Review: The Habit of Art
The Habit of Art returns as a collaboration between The Original Theatre Company and York Theatre Royal, bringing about the first revival of the hit show since its popular run in 2009. The play is set to run from 23 October to 27 October at the Liverpool Playhouse with a star-studded cast. This critically acclaimed production stands to provide a thought-provoking insight into the world of two renowned intellects- the poet W H Auden, and the composer Benjamin Britten.
Notorious playwright Alan Bennett, famous for The Lady in the Van and The History Boys, has created a play which acts as a ‘Mise en abyme‘, more commonly known as a play within a play, which extrapolates the complex layers of human thought and reasoning. Scenes of heartache, euphoria, and conflict interlace the narrative, with the story unfolding through characters Fitz (Matthew Kelly), Henry (David Yelland), Tim (Benjamin Chandler), and Donald (John Wark).
This ensemble of actors are introduced whilst rehearsing a play called ‘Caliban’s Day’ which recreates a fictitious meeting between authors W H Auden, played by Fitz (Kelly), and Benjamin Britten, played by Henry (Yelland). Auden has hired a rent boy called Stuart played by Tim Chandler, however he is mistaken for Humphrey Carpenter played by cast member Donald Wark, who has in fact been employed to write a biography for Auden. Humphrey certainly receives more than he bargained for, as he was only expecting to carry out an interview with the great poet! What emerges from this elaborate, yet intriguing sequence of events is a story which reflects on different types of human interaction from the obsessional to the obscure. The lives of the modern ensemble intertwine beautifully with the men they are attempting to portray, to provide an honest and, at times, deeply moving depiction of life and living in all its convoluted forms.

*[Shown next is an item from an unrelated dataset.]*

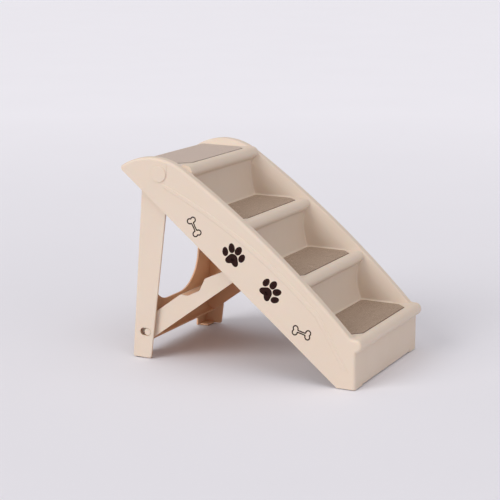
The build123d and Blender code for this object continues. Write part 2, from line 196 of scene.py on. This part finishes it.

Director Philip Franks has been successful in remaining faithful to Bennett’s original text, creating a play which covers intellectual topics in a highly comedic and almost ridiculous fashion. A certain highlight of the play, which had the audience in stitches, is a scene which reveals Wark in drag whilst also brandishing a tuba. Simultaneously, the play provided an intriguing and insightful awareness into the world of emotion, being able to respectfully poke fun at two such renowned characters. Ultimately, one of the key messages to come out of the play: these great men were no less human than you or I.
The Habit of Art provided a truly enjoyable evening, covering a wide range of topics in a particularly unusual style- which appears typical of any Alan Bennett play. If stories of human excellence and imperfection appeal to you, then I would thoroughly recommend going to see The Habit of Art whilst it is still showing in Liverpool.
The Habit of Art is at the Liverpool Playhouse until 27 October, before continuing on tour across the UK until the end of the season.